[Given task] Look through the data below and return each line where "objects" appears.

(Records from a collection)

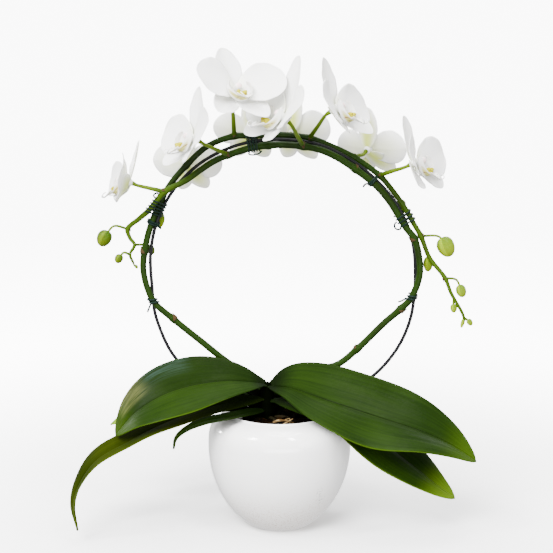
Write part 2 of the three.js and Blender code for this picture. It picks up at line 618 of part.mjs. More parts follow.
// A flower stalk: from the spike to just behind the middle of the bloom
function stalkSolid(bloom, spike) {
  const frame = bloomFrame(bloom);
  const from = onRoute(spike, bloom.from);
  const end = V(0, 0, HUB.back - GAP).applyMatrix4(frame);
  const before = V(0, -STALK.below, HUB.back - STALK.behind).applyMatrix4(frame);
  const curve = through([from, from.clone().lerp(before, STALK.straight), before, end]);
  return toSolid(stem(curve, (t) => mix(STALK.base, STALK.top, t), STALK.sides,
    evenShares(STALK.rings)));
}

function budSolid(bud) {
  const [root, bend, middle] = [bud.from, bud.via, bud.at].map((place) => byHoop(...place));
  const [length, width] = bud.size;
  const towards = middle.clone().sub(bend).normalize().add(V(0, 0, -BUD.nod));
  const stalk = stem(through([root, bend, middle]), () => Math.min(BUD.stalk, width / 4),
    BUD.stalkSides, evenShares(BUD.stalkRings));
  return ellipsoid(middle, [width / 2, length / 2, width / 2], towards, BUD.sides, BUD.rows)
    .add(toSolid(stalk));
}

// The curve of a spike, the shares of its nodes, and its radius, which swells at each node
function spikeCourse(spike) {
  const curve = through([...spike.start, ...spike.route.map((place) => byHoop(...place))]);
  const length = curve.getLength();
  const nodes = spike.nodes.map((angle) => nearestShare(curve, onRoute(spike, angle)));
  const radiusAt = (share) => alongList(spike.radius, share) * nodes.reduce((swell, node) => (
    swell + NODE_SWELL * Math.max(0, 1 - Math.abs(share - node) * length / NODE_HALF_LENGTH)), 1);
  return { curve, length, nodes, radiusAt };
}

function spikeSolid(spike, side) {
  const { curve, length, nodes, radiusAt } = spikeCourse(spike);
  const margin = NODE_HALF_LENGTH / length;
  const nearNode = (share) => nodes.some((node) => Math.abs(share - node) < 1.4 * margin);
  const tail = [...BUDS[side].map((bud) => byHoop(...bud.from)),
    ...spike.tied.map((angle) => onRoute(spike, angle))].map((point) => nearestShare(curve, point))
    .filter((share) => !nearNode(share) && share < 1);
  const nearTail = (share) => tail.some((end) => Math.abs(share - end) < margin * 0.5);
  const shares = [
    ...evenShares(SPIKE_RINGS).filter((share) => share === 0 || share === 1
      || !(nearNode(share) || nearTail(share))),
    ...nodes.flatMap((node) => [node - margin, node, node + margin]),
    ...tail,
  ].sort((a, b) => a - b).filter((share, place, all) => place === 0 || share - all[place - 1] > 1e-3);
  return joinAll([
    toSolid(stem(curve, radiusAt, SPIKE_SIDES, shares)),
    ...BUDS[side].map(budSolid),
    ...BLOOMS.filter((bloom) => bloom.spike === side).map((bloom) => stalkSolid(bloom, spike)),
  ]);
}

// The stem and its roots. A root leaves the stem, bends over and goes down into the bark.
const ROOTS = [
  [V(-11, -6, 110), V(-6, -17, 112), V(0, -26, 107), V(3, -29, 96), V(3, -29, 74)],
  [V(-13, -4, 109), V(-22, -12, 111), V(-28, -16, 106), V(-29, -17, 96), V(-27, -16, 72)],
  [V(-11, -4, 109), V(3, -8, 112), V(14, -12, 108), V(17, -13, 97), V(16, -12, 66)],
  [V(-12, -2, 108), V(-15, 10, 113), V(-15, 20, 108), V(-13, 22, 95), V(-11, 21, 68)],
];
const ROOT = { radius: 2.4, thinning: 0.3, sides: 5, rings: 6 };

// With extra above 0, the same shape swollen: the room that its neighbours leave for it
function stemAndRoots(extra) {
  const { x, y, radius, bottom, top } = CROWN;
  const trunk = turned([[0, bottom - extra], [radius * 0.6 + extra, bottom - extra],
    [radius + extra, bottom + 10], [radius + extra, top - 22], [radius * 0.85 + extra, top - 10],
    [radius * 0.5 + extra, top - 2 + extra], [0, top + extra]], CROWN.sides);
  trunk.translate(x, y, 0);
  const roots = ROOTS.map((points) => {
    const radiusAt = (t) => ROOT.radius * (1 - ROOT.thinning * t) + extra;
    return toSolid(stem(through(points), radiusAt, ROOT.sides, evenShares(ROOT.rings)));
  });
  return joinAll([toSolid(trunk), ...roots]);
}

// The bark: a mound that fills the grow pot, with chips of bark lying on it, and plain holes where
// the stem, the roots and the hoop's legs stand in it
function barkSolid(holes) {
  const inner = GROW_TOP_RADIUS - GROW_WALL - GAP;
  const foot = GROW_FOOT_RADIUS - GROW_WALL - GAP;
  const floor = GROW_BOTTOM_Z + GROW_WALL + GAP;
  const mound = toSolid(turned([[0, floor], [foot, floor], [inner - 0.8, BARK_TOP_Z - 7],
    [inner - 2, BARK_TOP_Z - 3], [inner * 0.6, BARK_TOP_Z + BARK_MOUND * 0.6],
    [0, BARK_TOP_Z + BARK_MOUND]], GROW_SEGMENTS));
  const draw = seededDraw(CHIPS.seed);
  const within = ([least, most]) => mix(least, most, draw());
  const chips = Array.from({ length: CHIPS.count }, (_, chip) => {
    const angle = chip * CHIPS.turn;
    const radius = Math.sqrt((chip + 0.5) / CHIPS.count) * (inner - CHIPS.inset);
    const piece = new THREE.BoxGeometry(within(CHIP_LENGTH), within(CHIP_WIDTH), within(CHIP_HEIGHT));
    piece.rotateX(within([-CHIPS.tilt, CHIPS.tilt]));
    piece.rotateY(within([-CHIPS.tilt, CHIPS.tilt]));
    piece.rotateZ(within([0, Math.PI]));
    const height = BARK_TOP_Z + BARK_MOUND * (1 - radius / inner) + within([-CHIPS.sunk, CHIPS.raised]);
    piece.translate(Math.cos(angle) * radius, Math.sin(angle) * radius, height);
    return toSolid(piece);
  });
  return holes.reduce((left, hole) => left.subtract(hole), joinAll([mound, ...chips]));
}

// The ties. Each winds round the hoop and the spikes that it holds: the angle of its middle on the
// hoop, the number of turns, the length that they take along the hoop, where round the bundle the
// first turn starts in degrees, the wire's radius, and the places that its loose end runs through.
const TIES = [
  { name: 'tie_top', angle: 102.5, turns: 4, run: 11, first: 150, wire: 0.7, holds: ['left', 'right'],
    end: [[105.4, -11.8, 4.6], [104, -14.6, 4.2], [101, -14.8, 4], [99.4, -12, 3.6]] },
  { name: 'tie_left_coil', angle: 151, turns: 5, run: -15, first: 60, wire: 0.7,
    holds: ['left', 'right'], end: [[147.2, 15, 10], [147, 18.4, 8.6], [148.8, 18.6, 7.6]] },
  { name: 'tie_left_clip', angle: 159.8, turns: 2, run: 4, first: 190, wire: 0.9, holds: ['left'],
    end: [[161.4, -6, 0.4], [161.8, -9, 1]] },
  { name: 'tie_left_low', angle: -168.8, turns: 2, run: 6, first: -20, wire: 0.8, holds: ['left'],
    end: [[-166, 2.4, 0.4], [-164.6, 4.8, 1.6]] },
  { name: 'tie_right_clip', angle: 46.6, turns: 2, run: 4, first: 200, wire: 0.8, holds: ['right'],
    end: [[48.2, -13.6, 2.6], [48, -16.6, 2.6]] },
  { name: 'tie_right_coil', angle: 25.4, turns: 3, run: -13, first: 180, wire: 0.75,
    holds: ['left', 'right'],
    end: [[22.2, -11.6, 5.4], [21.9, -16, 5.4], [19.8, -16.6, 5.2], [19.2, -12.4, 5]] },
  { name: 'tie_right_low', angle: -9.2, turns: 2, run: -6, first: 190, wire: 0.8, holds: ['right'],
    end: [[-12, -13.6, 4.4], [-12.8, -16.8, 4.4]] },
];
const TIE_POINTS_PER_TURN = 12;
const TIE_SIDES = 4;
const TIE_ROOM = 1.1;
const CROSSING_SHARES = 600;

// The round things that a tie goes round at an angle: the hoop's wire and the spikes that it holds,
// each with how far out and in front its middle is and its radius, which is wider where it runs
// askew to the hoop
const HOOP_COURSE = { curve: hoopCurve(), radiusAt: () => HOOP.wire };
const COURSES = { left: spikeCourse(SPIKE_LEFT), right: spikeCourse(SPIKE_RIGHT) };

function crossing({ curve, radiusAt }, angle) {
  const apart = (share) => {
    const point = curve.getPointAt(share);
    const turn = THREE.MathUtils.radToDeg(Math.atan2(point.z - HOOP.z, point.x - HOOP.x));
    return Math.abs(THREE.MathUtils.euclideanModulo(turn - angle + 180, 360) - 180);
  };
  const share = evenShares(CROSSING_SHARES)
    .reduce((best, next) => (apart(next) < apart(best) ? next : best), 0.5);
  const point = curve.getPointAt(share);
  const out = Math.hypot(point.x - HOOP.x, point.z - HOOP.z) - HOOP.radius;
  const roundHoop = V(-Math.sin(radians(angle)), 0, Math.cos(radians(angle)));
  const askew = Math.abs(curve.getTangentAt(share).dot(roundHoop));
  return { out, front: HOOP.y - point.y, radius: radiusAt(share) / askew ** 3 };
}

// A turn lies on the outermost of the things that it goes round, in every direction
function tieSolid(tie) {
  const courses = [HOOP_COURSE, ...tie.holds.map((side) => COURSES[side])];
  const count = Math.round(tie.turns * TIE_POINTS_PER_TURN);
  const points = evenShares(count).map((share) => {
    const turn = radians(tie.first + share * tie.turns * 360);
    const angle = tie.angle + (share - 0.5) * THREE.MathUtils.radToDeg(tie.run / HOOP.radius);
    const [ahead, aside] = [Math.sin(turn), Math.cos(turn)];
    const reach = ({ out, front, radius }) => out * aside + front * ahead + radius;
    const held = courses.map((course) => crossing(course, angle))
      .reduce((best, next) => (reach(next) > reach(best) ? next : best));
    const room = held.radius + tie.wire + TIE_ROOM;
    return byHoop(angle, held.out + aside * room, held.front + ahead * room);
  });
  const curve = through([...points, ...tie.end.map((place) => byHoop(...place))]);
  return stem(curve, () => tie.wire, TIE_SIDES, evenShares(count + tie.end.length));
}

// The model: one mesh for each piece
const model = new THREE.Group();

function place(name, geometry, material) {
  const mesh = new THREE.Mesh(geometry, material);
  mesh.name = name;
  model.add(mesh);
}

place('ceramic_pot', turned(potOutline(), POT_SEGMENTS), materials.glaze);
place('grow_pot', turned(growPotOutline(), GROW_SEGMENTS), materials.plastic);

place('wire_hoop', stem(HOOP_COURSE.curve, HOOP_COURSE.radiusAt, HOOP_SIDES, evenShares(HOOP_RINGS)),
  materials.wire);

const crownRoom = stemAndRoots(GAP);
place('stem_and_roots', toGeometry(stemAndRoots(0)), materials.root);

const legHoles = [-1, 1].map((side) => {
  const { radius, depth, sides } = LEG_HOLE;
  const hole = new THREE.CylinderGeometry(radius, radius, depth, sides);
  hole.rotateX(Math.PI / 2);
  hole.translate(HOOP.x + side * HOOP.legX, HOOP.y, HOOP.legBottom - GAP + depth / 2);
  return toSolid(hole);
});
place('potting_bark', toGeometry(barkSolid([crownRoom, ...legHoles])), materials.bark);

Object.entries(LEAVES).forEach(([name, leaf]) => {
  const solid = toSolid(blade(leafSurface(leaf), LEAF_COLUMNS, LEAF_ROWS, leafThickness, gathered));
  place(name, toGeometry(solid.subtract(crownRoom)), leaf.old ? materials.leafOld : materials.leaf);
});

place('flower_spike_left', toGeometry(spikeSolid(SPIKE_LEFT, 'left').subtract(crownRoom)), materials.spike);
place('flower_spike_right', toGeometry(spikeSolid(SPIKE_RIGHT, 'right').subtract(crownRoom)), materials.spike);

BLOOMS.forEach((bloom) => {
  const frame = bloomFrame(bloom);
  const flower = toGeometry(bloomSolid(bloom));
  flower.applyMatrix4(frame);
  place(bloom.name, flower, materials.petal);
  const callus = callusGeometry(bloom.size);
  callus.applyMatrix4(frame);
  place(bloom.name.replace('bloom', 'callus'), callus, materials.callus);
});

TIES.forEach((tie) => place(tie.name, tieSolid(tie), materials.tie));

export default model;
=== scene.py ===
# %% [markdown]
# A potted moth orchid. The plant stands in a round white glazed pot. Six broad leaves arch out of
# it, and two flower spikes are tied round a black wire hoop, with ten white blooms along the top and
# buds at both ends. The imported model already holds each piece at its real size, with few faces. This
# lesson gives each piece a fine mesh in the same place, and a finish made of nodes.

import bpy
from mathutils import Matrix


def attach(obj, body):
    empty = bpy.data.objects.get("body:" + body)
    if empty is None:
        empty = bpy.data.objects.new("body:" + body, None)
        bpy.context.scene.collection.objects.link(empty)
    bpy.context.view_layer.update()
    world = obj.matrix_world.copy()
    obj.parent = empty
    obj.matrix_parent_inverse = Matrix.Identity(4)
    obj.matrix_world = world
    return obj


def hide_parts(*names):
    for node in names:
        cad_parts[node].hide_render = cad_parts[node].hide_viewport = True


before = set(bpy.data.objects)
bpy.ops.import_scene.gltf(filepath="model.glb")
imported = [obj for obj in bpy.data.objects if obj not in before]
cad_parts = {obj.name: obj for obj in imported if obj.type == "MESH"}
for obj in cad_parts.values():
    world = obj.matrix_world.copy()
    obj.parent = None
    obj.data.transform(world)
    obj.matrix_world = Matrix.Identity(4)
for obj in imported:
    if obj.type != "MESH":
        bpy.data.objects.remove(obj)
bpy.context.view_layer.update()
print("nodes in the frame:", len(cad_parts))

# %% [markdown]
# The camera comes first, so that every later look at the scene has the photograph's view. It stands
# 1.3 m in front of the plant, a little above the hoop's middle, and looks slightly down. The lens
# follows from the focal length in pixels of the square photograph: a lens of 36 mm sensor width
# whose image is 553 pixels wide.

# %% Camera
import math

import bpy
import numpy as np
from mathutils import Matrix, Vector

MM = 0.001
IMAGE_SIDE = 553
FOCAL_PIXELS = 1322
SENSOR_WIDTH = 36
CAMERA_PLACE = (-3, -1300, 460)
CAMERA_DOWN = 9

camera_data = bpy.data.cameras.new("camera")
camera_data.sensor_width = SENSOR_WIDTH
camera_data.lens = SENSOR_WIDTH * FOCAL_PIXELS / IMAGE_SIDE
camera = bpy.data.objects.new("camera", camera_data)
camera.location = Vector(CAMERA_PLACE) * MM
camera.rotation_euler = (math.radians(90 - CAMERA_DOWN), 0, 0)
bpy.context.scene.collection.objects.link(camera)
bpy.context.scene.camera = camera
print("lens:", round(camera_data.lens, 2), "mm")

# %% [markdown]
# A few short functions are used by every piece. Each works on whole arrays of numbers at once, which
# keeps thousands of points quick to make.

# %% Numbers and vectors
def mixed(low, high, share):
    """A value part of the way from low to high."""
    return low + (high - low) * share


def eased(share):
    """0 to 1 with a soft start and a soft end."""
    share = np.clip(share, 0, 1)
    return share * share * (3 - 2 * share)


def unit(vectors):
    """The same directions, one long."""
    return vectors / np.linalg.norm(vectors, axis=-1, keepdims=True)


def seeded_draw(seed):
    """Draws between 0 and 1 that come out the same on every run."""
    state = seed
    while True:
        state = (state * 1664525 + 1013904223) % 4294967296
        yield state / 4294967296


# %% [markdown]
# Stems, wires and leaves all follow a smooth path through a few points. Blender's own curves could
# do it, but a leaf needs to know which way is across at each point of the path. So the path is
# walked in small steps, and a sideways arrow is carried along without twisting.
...
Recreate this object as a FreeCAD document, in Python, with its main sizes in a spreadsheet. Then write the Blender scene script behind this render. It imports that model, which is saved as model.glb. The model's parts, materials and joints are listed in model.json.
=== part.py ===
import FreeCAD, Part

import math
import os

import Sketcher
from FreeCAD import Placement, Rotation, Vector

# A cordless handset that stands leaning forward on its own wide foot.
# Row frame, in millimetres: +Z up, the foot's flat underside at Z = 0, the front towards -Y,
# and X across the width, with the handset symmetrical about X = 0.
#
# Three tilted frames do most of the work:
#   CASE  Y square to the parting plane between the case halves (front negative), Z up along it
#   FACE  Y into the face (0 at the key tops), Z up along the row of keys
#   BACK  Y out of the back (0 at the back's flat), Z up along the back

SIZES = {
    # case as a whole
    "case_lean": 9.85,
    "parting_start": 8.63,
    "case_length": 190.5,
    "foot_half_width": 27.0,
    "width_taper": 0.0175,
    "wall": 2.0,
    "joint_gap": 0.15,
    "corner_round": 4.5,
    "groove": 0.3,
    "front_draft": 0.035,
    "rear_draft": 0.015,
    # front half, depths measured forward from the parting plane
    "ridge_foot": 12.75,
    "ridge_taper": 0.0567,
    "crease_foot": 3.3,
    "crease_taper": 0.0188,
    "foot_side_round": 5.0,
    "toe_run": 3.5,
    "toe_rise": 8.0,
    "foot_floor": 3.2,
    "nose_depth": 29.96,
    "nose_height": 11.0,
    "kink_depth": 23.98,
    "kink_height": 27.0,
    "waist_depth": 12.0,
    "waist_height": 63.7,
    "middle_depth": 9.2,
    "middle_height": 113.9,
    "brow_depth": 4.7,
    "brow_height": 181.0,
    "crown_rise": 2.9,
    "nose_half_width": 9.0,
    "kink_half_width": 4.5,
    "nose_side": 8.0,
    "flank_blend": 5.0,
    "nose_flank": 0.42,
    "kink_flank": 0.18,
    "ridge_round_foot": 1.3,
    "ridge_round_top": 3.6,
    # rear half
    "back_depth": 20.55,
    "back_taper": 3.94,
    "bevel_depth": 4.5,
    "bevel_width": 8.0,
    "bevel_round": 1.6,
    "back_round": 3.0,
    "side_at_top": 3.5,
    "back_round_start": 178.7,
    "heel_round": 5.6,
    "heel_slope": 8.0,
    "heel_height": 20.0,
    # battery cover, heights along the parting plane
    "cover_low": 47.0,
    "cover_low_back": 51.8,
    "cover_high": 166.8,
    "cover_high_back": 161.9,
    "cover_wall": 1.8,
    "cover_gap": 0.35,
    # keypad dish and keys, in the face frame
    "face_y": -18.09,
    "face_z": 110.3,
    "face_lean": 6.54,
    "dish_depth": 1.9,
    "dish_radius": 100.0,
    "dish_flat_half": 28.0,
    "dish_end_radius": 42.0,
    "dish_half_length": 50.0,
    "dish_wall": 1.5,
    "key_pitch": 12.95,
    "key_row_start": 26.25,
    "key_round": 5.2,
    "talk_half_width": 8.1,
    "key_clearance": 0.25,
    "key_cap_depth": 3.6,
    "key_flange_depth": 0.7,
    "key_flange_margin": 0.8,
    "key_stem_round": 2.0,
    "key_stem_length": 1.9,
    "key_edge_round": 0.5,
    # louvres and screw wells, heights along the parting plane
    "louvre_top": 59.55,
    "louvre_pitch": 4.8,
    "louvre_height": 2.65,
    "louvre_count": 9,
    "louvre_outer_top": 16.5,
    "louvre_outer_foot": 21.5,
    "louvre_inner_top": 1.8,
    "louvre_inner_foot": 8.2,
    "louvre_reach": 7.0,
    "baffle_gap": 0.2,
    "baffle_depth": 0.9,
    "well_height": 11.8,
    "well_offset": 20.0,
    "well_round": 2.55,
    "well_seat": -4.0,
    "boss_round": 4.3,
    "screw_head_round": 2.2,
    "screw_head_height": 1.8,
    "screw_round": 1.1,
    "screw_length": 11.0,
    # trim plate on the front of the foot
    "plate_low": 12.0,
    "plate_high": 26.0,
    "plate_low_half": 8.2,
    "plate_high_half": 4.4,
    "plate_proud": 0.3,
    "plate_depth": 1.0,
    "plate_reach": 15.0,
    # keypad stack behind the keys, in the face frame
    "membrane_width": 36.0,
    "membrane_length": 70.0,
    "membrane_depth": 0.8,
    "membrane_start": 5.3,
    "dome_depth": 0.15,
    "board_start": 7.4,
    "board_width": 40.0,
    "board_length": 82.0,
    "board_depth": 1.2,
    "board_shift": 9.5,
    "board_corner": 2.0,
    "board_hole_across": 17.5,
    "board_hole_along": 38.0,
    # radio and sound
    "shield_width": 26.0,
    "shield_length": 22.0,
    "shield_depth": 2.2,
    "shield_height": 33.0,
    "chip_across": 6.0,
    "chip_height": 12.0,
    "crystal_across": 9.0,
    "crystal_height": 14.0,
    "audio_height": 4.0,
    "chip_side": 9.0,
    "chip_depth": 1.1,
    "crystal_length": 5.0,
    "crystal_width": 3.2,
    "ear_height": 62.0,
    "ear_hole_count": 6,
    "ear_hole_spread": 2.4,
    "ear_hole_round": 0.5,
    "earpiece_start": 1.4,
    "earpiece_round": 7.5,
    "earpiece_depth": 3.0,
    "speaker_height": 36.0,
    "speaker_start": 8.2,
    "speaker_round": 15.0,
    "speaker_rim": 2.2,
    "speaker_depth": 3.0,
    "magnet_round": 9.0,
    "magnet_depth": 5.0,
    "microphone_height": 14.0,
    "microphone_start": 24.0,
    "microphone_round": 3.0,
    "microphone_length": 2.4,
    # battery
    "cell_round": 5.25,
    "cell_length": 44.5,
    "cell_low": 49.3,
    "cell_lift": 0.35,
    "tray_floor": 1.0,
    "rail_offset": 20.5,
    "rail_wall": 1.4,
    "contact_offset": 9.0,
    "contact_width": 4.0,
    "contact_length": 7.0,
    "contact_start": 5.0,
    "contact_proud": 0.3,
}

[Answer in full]
    empty = bpy.data.objects.get("body:" + body)
        empty = bpy.data.objects.new("body:" + body, None)
        bpy.context.scene.collection.objects.link(empty)
before = set(bpy.data.objects)
imported = [obj for obj in bpy.data.objects if obj not in before]
        bpy.data.objects.remove(obj)
camera = bpy.data.objects.new("camera", camera_data)
bpy.context.scene.collection.objects.link(camera)